De forma sucinta, a partícula de Higgs pode ser considerada como a matéria-prima de criação do universo. Dentro da física de partículas, considerando a característica ligada à orientação em um campo magnético, uma partícula pode ser do tipo bóson ou férmion.O bóson de Higgs é a partícula elementar chave para a atribuição de massa às partículas W e Z e elétrons, que confere massa a toda a matéria.

Mendonça também aponta que muitas vezes o acesso à comunidade científica não é fácil, seja por falta de acesso, tempo disponível, interesse ou mesmo procura por parte dos jornalistas.

Atualmente Mendonça faz parte do Grupo de Física Atmosférica doInstituto de Física da USP, coordenado pelo professor Paulo Artaxo. No momento,ela também está fazendo mestrado em física.

Todos os acessos e cliques de uma matéria são importantes para o veículo, blog ou site pois a partir disso é que a capitalização e a relevância de um assunto aparecem.Falar “partícula de Deus” não é inteiramente ruim, já que aumenta o compartilhamento da notícia, associada a uma necessidade de exposição e publicidade. Mas as notícias não podem ficar apenas nesse termo, pois podem passar ideias equivocadas, minimalistas e até mesmo questionar a utilidade da ciência.

A detecção do bóson foi realmente importante mas há notáveis diferenças entre aquilo publicado em meios online conhecidos, como blogs, colunas ou cadernos de jornais, que com equipe maior trazem melhor  apuração de dados, melhor contextualização e apoio de profissionais da área,em relação aalguns portais de tecnologia, supostamente especializados, que deixaram a desejar.

Ao mesmo tempo, alguns blogs pessoais tiveram destaque, pois, uma vez que, não possuíam exigência nem cobrança de publicações diárias, apresentavam uma cobertura com mais qualidade de informação.

Esses blogs traziam um ou dois posts sobre o tema enquanto jornais online publicavam dezenas de matérias em um mesmo mês.

A pesquisadora lembra que a linguagem científica é restrita, não inclusiva, onde isso não é necessariamente ruim, porque torna a comunicação entre as partes bastante eficiente. E, de cientista para cientista, pressupõe-se que será entendida, não só com os termos mas com os conceitos envolvidos.

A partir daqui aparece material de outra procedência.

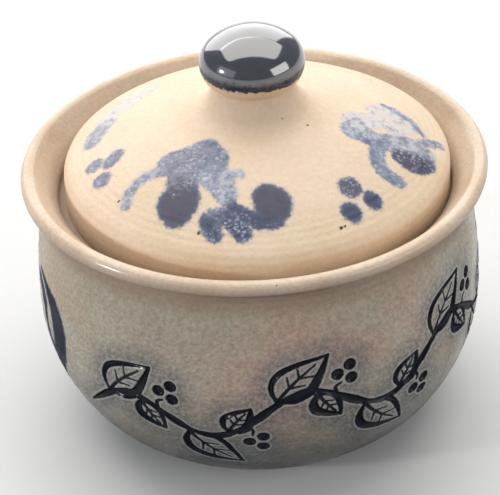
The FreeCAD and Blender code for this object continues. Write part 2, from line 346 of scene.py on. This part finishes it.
stem_places = np.arange(STEM_START, STEM_END + 0.1, 4.0)
stem_swell = 0.86 + 0.6 * np.sin(np.arange(len(stem_places)) * 1.15) ** 2
stem_taper = np.minimum(1, (stem_places - STEM_START + 4) / 12)
incised = [[(a, stem_at(a), w) for a, w in zip(stem_places, stem_swell * stem_taper)]]
LARGE_LEAF, SMALL_LEAF, END_LEAF = (20.5, 11.6), (11.5, 7.4), (15.0, 9.4)
CRESTS = 6
for number in range(CRESTS):
    crest = STEM_START + STEM_WAVE * (0.345 + number / 2)
    over = 1 if number % 2 == 0 else -1
    first = crest - 6.5
    incised += leaf(first, stem_at(first) + over, over * 56, *LARGE_LEAF, -over * 5.0)
    second = crest + 3.5
    incised += leaf(second, stem_at(second) - over, -over * 62, *SMALL_LEAF, over * 1.8)
    if number < CRESTS - 1:
        third = crest + 8.0
        incised += berries(third, stem_at(third) + over * 0.8, over * 62, 3.6)
incised += leaf(STEM_END - 0.5, stem_at(STEM_END), 62, *END_LEAF, 1.6)

# The brushed ornament on the sides: on each a spray of broad comma strokes, as cobalt runs off a
# full brush, with three dots between the sprays.
left_spray = [
    [(-76, 59, 0.9), (-70, 56.5, 2.0), (-64.5, 52, 4.2), (-62.5, 46, 4.9), (-63, 39, 4.4), (-66, 30, 3.4),
     (-69, 22, 2.4), (-73, 14, 1.0)],
    [(-79, 56, 1.4), (-73, 51, 3.0), (-72, 45, 1.8), (-71, 40, 1.8), (-68.5, 35, 2.6)],
    [(-96, 64, 1.0), (-101, 56, 3.6), (-100, 46, 4.6), (-94, 38, 2.2)],
    [(-114, 58, 1.2), (-112, 49, 3.2), (-106, 41, 3.0), (-97, 33, 1.6)],
    [(-121, 40, 0.9), (-114, 33, 2.2), (-104, 28, 2.2), (-94, 24, 1.2)],
    [(-92, 36, 1.2), (-92, 26, 1.6), (-88, 16, 1.4), (-83, 11, 0.7)],
]
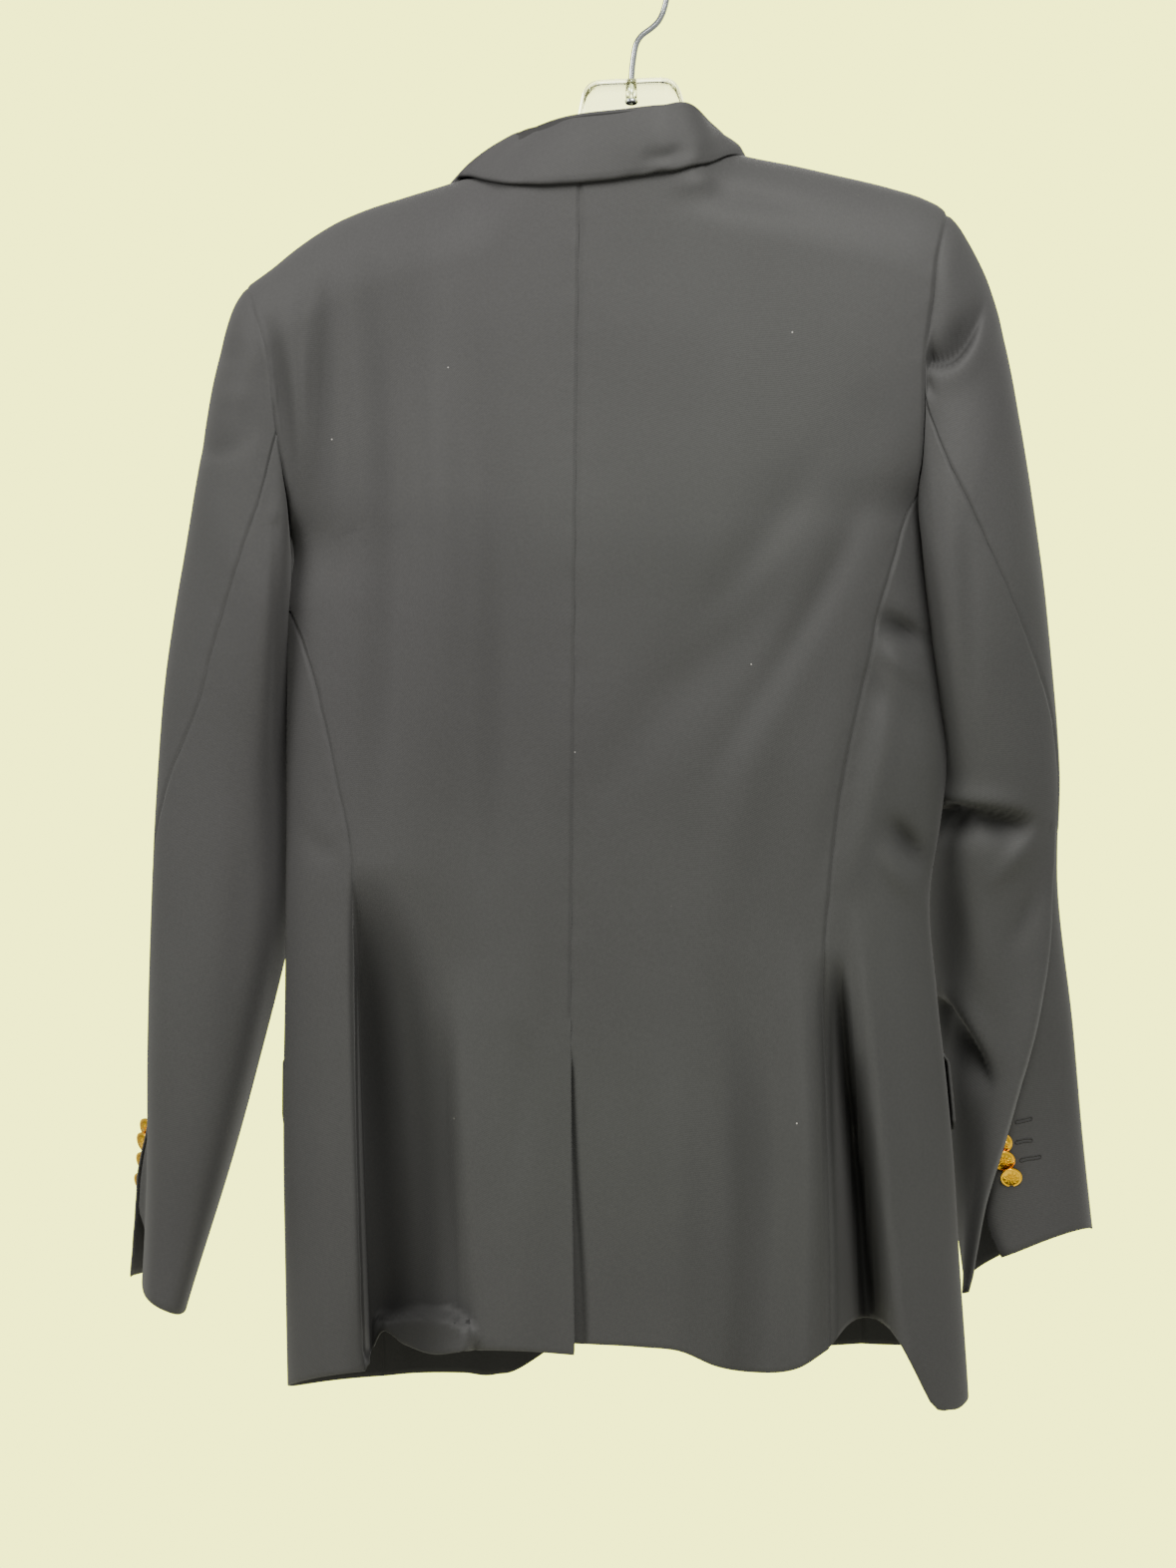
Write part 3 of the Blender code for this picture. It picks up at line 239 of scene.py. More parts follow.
NECK_SEAM = {                  # the top of the back panels under the collar
    "x": (-88, -75, -60, -33, 10, 35, 48, 55),
    "z": (-146.5, -147.5, -147.5, -147, -145, -142, -138, -134.5),
}
CENTRE_BACK = {"z": (-955, -713, -616, -320, -150), "x": (-36.5, -39.3, -38.4, -35.5, -33.5)}
VENT_TOP = -713.0
VENT_UNDERLAP = 38.0           # how far the right back runs on under the left
VENT_STEP = 4.6                # how much deeper the underlap lies
VENT_ROLL = 6.0                # width over which the right back goes down to it
VENT_RUN_OUT = 24.0            # height over which it comes back up at the vent's top
VENT_GAPE = {"z": (-955, -870, -790, -713), "open": (9.5, 8.0, 4.0, 0.6)}
SIDE_BACK_LEFT = {
    "z": (-955, -925, -761, -688, -629, -584, -540, -497, -455, -431, -384),
    "x": (-171, -172, -177, -178, -179, -182.5, -191.6, -201, -212.8, -222, -224),
}
SIDE_BACK_RIGHT = {
    "z": (-955, -909, -760, -639, -619, -554, -513, -468, -428, -395, -373, -357),
    "x": (129, 129, 127.5, 125.8, 127.7, 135, 143, 153.5, 162, 172, 178, 186.5),
}
ARMHOLE_LEFT = {
    "shoulder": (-249.0, -224.5), "underarm": (-221.0, -384.0),
    "back_z": (-384, -361, -332, -305, -271, -247, -224.5),
    "back_x": (-221, -222.5, -227, -231, -235.5, -242, -249),
    "front_z": (-384, -360, -330, -300, -260, -237, -224.5),
    "front_x": (-221, -214, -209, -210, -222, -238, -249),
}
ARMHOLE_RIGHT = {
    "shoulder": (204.5, -177.0), "underarm": (189.0, -366.0),
    "back_z": (-366, -357, -335, -299, -269, -235, -207, -177),
    "back_x": (189, 186.5, 188.5, 190, 190.5, 194.8, 198, 204.5),
    "front_z": (-366, -350, -325, -295, -260, -225, -195, -177),
    "front_x": (189, 185, 179, 176, 177, 183, 194, 204.5),
}
BACK_SPLIT_LEFT, BACK_SPLIT_RIGHT, CENTRE_SPLIT = -384.0, -357.0, -375.0
BACK_HEM = {
    "left":  {"u": (0, .1, .25, .4, .55, .8, 1),
              "z": (-925, -901, -908, -914, -912, -912, -914.5)},
    "right": {"u": (0, .25, .38, .52, .66, .85, 1),
              "z": (-907, -909.5, -912, -922, -925.6, -923, -910)},
}
BROAD_FOLDS = (
    # layer,  x_top, z_top, x_low, z_low, width, depth, at_hem
    ("back",  -125, -560, -150, -930, 27, -15, True),    # hollow beside the left side seam
    ("back",   -72, -590,  -78, -930, 26,   7, True),    # the ridge beside it
    ("back",   138, -610,  149, -930, 13, -26, True),    # deep pleat at the right side seam
    ("back",   108, -640,  112, -930, 16,   4, True),    # swell inside that pleat
    ("back",   190, -700,  196, -950, 14,   5, True),    # roll outside it
    ("back",  -200, -235, -212, -420, 10,  -6, False),   # fold along the left armhole
    ("back",  -178, -200, -172, -560, 15,  -4, False),   # drapes from the left shoulder
    ("back",  -128, -230, -140, -600, 20,   3, False),
    ("back",   138, -330,    8, -520, 26,  -4, False),   # drape across the right shoulder blade
    ("back",    60, -250,   40, -560, 30,   3, False),
    ("back",   176, -440,  188, -470, 12,  -5, False),   # dimples pressed by the right sleeve
    ("back",   180, -570,  186, -600, 12,  -5, False),
    ("front", -110, -600, -125, -930, 26,  -8, True),
    ("front",   88, -610,  104, -930, 24,  -9, True),
    ("front", -150, -240, -140, -520, 18,  -4, False),
    ("front",  120, -230,  112, -500, 18,  -4, False),
)
FOLD_TAPER = 0.7               # how softly a broad fold starts and ends, as a share of its length
HEM_SWELL = 1.5                # how late a fold that runs into the hem reaches its depth
EDGE_FADE = 8                  # how close to the garment's edge the folds die away


def read(table, column, at, key="z"):
    """A smooth curve through a table's rows: cubic pieces with central-difference slopes."""
    knots = np.asarray(table[key], float)
    values = np.asarray(table[column], float)
    at = np.asarray(at, float)
    slopes = np.gradient(values, knots)
    low = np.clip(np.searchsorted(knots, at) - 1, 0, len(knots) - 2)
    span = knots[low + 1] - knots[low]
    t = np.clip((at - knots[low]) / span, 0.0, 1.0)
    rise = (2 * t**3 - 3 * t**2 + 1) * values[low] + (t**3 - 2 * t**2 + t) * span * slopes[low]
    return rise + (3 * t**2 - 2 * t**3) * values[low + 1] + (t**3 - t**2) * span * slopes[low + 1]


def smooth_step(t):
    """A soft step from 0 to 1, three times the square less twice the cube."""
    t = np.clip(t, 0.0, 1.0)
    return t * t * (3 - 2 * t)


def true_place(points):
    """Moves points, in millimetres, along their lines of sight to their true x and z."""
    nearer = points[..., 1:2] / -EYE[1]
    place = points.copy()
    place[..., 0:1] += (points[..., 0:1] - EYE[0]) * nearer
    place[..., 2:3] += (points[..., 2:3] - EYE[2]) * nearer
    return place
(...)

Daí a necessidade de um bom desempenho do jornalista: “Para os jornalistas o trabalho é um pouco mais delicado, ele precisa entender os conceitos passados pelos cientistas (que as vezes não simplificam tanto assim) para trazer para o público não especializado, sem perder em conceito e deixando o conteúdo acessível. Dificuldades podem ser encontradas em várias partes, desde a acessibilidade de fonte ao treinamento em ciências do próprio jornalista”.

Na internet encontra-semuito conteúdo livre e grandes descobertas científicas geram muita informação, de forma que não apenas jornalistas e profissionais, mas qualquer pessoa, estudantes, entusiastas, indivíduos comuns propaguem conteúdo em redes sociais, blogs, wikis e outros.

E para chamar a atenção é necessário algum diferencial, o que acirra a busca pelo aprimoramento de linguagem e excelência em conteúdo. Mendonça afirma que o principal é ser uma fonte confiável para o leitor que tem acesso a tanta informação, boa ou ruim, e que a melhoria na qualidade do trabalho de jornalistas e blogueiros, pode ser aprimorada conhecendo-se um pouco mais o panorama em que estão inseridos: “Espera-se dos jornalistas um melhor e mais profissional trabalho de apuração e comunicação, e essa expectativa pode ser atendida com melhores práticas, desde pesquisa prévia, pluralidade de fontes, comunicação mais completa. Ao mesmo tempo,cientistas precisam estar mais abertos e presentes nesse processo”.

A partícula bóson de Higgs é chamada por muitos como “a partícula de Deus” e isso atrai o leitor. Não há relação alguma com a religião, mas esse “apelido” da partícula aumentou a busca por mais informações, ficando a cobertura, para esse público, a desejar. “Não fosse Deus no apelido da partícula é provável que a procura por informações, por parte do público, fosse menor”.